For the next two decades Beacon Park continued attracting substantial patronage and was the scene of many a notable racing event. The two most significant were the “Great Stallion Race” for the championship of the United States, which the trotter “Smuggler won in 1874, and an 1880 race in which “St. Julien” set a new world speed record for a mile-long run of 2 minutes 13 1/4 seconds.
Another Brighton Hotel, the St. Julien House, on Market and North Beacon Streets, in North Brighton, was later named in honor of this famous race horse.

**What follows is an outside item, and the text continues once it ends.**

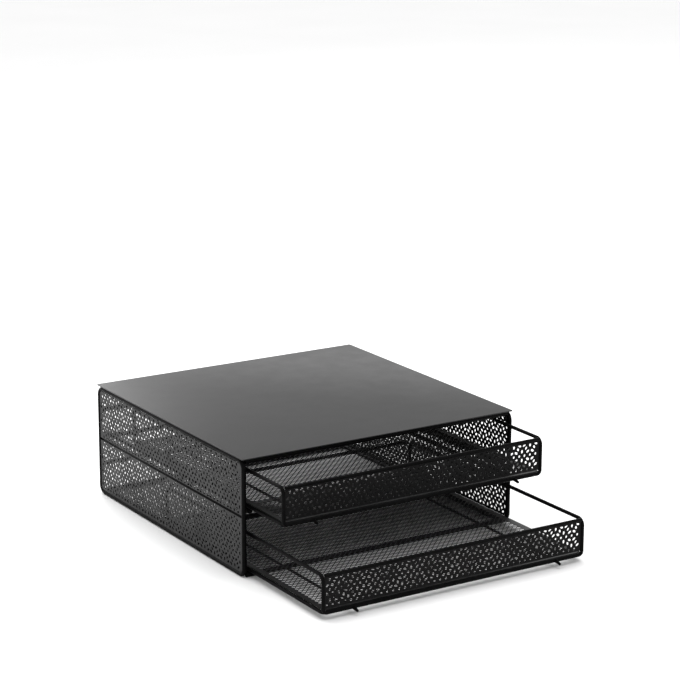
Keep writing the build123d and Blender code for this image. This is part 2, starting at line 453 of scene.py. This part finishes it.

A particularly interesting facet of Beacon Park’s last decade was its use by Buffalo Bill’s Wild West Show whenever the show came to Boston. William F. Cody, a former scout in the Sioux-Cheyenne country of the northern plains, started his Wild West Show in 1883, touring the country and thrilling audiences with the re-enactment of exciting incidents from life on the plains. The choice of Beacon Park in Allston as a venue for this colorful event was almost certainly related to its proximity to the Brighton Stockyards, which had just relocated from Brighton Center to North Brighton. There the great showman’s horses and buffalo could be quartered between performances.
Some thirty years ago ninety-five year old Allston-Brighton historian and raconteur Tom McVey recollected an occasion from his youth when a herd of buffalo, part of the Buffalo Bill menagerie, were in process of being herded down North Brighton’s Lincoln Street to Beacon Park. As McVey recalled, a big black dog startled the buffalo causing them to scatter and “run wild all over North Brighton. They were rounded up,” he noted, “by Buffalo Bill’s Indians on horseback. These were not moving picture Indians,” he insisted, but “the real McCoy.”
Beacon Park ceased to exist in the early 1890s when it was sold by its last owners, Messrs Jordan and Marsh, to the Boston & Albany Railroad for conversion to a freight yard. The property then comprised sixty acres. While some of this parcel was taken for the building of Storrow Drive and of the Massachusetts Turnpike, most of the footprint of that historic trotting park lies within the appropriately named Beacon Park Freight Yard.